When Should You Use a Debit Card?
Learn when and why to use your debit card effectively. Gain financial clarity and make smart spending choices.
Learn when and why to use your debit card effectively. Gain financial clarity and make smart spending choices.
A debit card provides a direct link to the funds held within a linked checking account. When a debit card is used, the transaction amount is immediately deducted from the available balance in that account. This direct withdrawal mechanism distinguishes debit cards from credit cards, which offer a line of credit.
Most transactions require a Personal Identification Number (PIN) for authorization at point-of-sale terminals, ensuring a secure transaction. Online or certain merchant transactions may only require a signature. In all cases, funds are drawn directly from the user’s existing bank balance.
Using a debit card for everyday purchases, such as groceries, fuel, or daily coffee, helps manage personal finances. The immediate deduction of funds from your checking account provides real-time awareness of your balance and spending habits. This direct connection helps prevent overspending by ensuring only available funds are used.
The immediate deduction also makes debit cards an effective tool for budgeting and maintaining spending control. Using only available funds helps avoid accumulating debt that might arise from credit card use, fostering a disciplined financial routine.
Debit cards also offer convenient access to physical cash through Automated Teller Machine (ATM) withdrawals. Users can withdraw funds from their checking account at thousands of ATMs across the country, often without fees if using an ATM within their bank’s network. This provides a straightforward way to obtain cash for transactions where electronic payments are not accepted.
While convenient, using debit cards for online purchases requires specific awareness. Liability protections for unauthorized transactions can differ from those offered by credit cards. Federal regulations, such as the Electronic Fund Transfer Act, generally provide more limited timeframes for reporting unauthorized debit card activity to ensure full protection.

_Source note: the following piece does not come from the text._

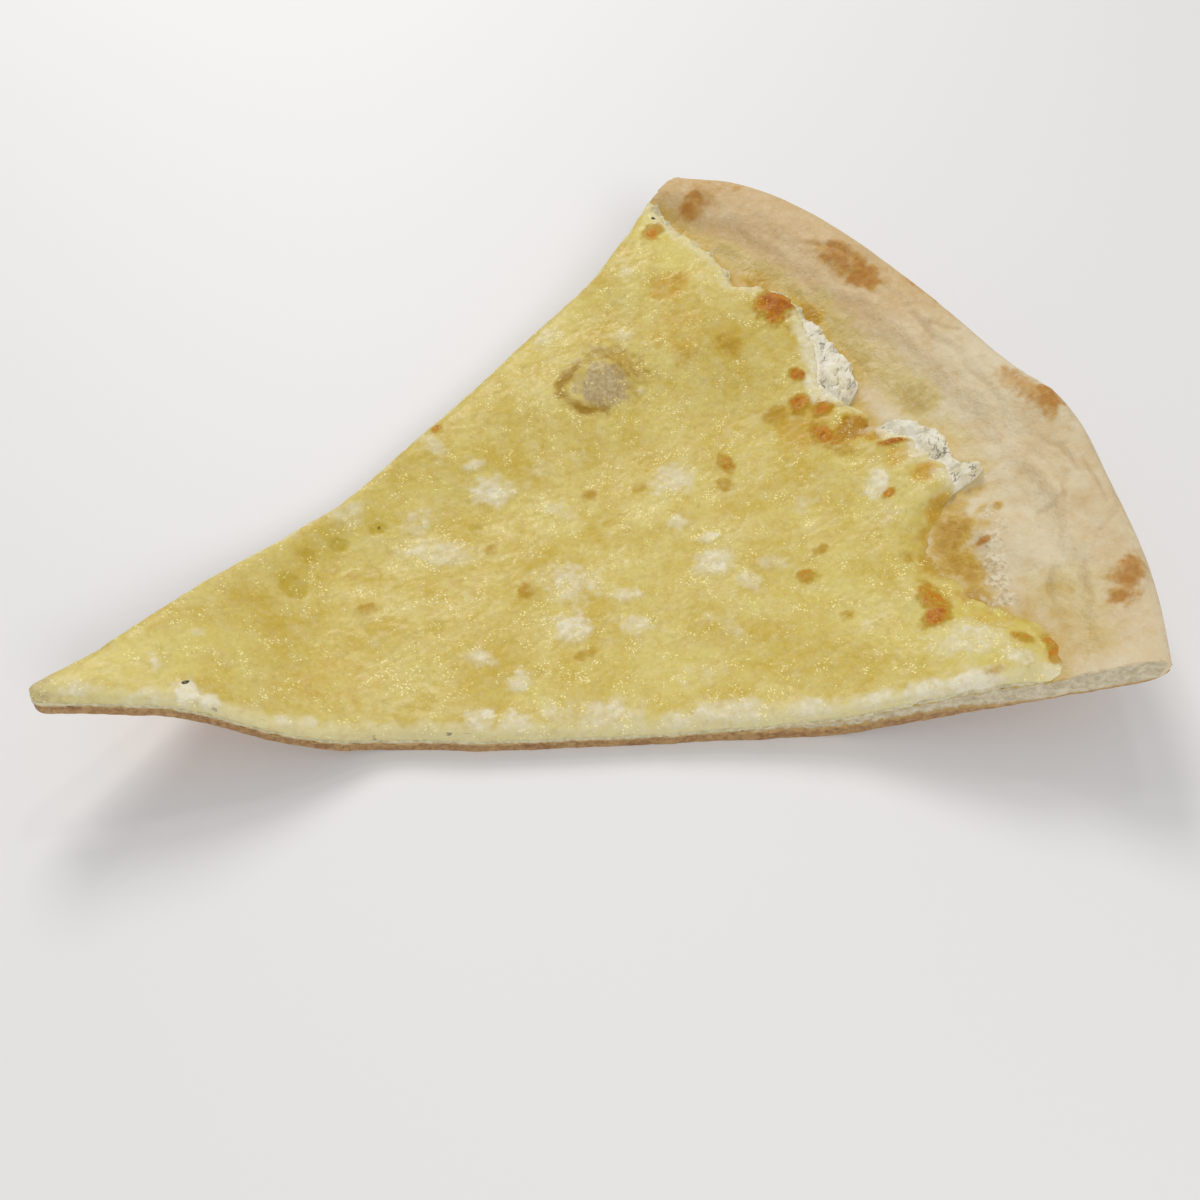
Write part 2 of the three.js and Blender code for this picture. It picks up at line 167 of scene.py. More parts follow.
CURD = [  # ricotta that shows through the cheese
    (32, -9.6, 5, 5.5, 0, 1.4), (34.4, -12.6, 4.5, 3.5, -25, 1.3), (28, -1, 2, 5.5, 0, 0.8),
    (47, -19.3, 4, 3, -24, 0.8), (51.5, -20.2, 4.5, 3, -24, 0.7), (37.5, 5, 3, 2, 0, 0.6),
    (14, -2, 7, 5, 0, 0.4), (113.8, 24, 11, 8, -31, 0.95), (94.8, 12.8, 17, 6.5, -31, 0.8),
    (93.8, 23, 8, 7, 20, 0.6), (126.5, 12.2, 9, 5, -31, 0.45), (118.5, -8.8, 14, 9.5, -25, 0.75),
    (128.5, -18.2, 7.5, 3.5, -15, 0.75), (113, -20.5, 8.5, 8, 0, 1), (126, -26.2, 7.5, 5.5, -31, 0.75),
    (155.2, 7.5, 12, 9, 15, 0.8), (149.8, -5, 5.5, 4.5, 0, 0.9), (106, 40.2, 5, 8, 20, 0.6),
    (113, 31.8, 6.5, 2.6, 0, 0.75), (127, 24.5, 9, 6, 0, 0.35), (154.2, -12.8, 5, 3, 0, 0.85),
    (151.2, -19.8, 8.5, 8, -31, 0.9), (155.5, -28.2, 5.5, 7.5, 60, 0.7), (163.2, -27, 8, 5, -31, 0.5),
    (179.2, -15.5, 7, 6, 0, 0.4), (194.2, -22.8, 9, 5, 50, 1.1), (171.5, -53.2, 6, 5, 0, 0.45),
    (144.2, -36.5, 5, 9, 40, 0.4), (190.8, -31.8, 6, 4, 0, 0.45), (90.5, -19, 6.5, 4.5, -31, 0.85),
    (96, -28.2, 6, 5, 0, 0.85), (84.2, -32.8, 7, 5, -24, 0.95), (90.8, -36.8, 7, 5.5, -24, 1),
    (98.8, -38.5, 6, 6, 0, 0.6), (108.8, -43.8, 15, 7, -24, 0.8), (132.8, -56.2, 18, 6, -24, 0.9),
    (132.8, -44.8, 9, 6, 0, 0.4), (145.5, -35.8, 6, 6, 0, 0.35), (122, -52.5, 8, 4, -24, 0.7),
    (149, -64.5, 10, 5, -24, 0.85), (160, -69.5, 8, 4, -24, 0.9), (169.5, -74.8, 9, 4.5, -24, 1.1),
    (177.5, -78.4, 13, 5.5, -24, 1.2), (189, -79, 9, 5, -30, 0.8), (193, -84.5, 5, 4, 0, 0.9),
    (184, -70, 17, 11, -31, 0.7), (200, -31, 4, 3, 0, 0.35), (165, 52, 7, 6, 0, 0.55),
    (79, 31, 8, 6, 30, 0.7), (73, -5, 4, 3, 0, 0.4), (176, 69, 5, 4, 0, 0.5), (148, 62, 10, 5, 20, 0.5),
    (157, 50, 6, 5, 30, 0.45), (150, 50, 7, 4, 30, 0.4), (161.5, 34.8, 2.5, 2, 0, 0.8),
    (198.6, 12, 3.5, 10, -20, 0.9), (202.5, 18, 3, 8, -10, 1.1), (204, 25, 3, 6, -10, 0.9),
    (205.5, 49, 4, 4, 40, 0.9), (209, 42, 3, 7, 20, 0.8), (198, -12, 5, 5, 0, 0.3), (140, 25, 9, 5, 0, 0.3),
    (196.4, -84, 4, 4, 0, 0.8), (13, -3, 7, 3, -12, 0.8), (25, -9, 11, 3.5, -22, 0.65),
]
OLIVE = [  # pits where oil stands
    (60.5, 15.8, 6, 7, 20, 1), (74.2, 24.2, 5, 4.5, 0, 0.9), (66.5, 22.8, 4, 4, 0, 0.8),
    (84.5, 25.2, 4, 3.5, 0, 0.9), (105.5, 15.5, 3, 4, 0, 0.7), (100, -28, 3.5, 3, 0, 0.6),
    (85, -7, 5, 4, 0, 0.5), (138, -7, 3, 3, 0, 0.4), (75, -24, 7, 5, 0, 0.45), (112, -28.5, 6, 3, 0, 0.5),
    (78, 14, 4, 6, 0, 0.5), (52, 12, 8, 5, 0, 0.3), (20, 7, 4, 3, 0, 0.6), (173, -20, 6, 4, 0, 0.35),
    (183, -62, 5, 4, 0, 0.4), (187, -43, 5, 4, 0, 0.4),
]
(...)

For significant expenditures, using a debit card means funds are immediately removed from your account. If an unauthorized transaction occurs, the disputed amount is debited from your balance, potentially disrupting cash flow until resolved. This differs from credit cards, where a disputed charge typically does not affect immediate cash availability.
When traveling or making reservations, such as for rental cars or hotel stays, merchants often place a temporary hold on funds. This hold temporarily reduces the available balance in your checking account. Unlike a credit card hold, which affects a credit line, a debit card hold directly impacts your accessible cash, potentially limiting other necessary expenditures until the hold is released, which can take several business days.
Financial institutions and payment networks provide fraud protection policies for debit card users. Many banks offer zero-liability policies, meaning consumers are not held responsible for unauthorized transactions if reported promptly. However, the exact terms and reporting deadlines, often within two business days to limit liability to $50, may vary by bank and differ from credit card protections.
A Personal Identification Number (PIN) adds a layer of security for debit card transactions at ATMs and point-of-sale terminals. This secret code ensures only the authorized cardholder can complete transactions requiring its entry. It helps prevent unauthorized access to funds even if the card is lost or stolen.
Regularly monitoring bank statements and transaction history is crucial for debit card protection. Reviewing account activity frequently helps identify suspicious or unauthorized transactions quickly. Prompt reporting to the financial institution is critical for investigations and recovering lost funds, thereby minimizing financial impact.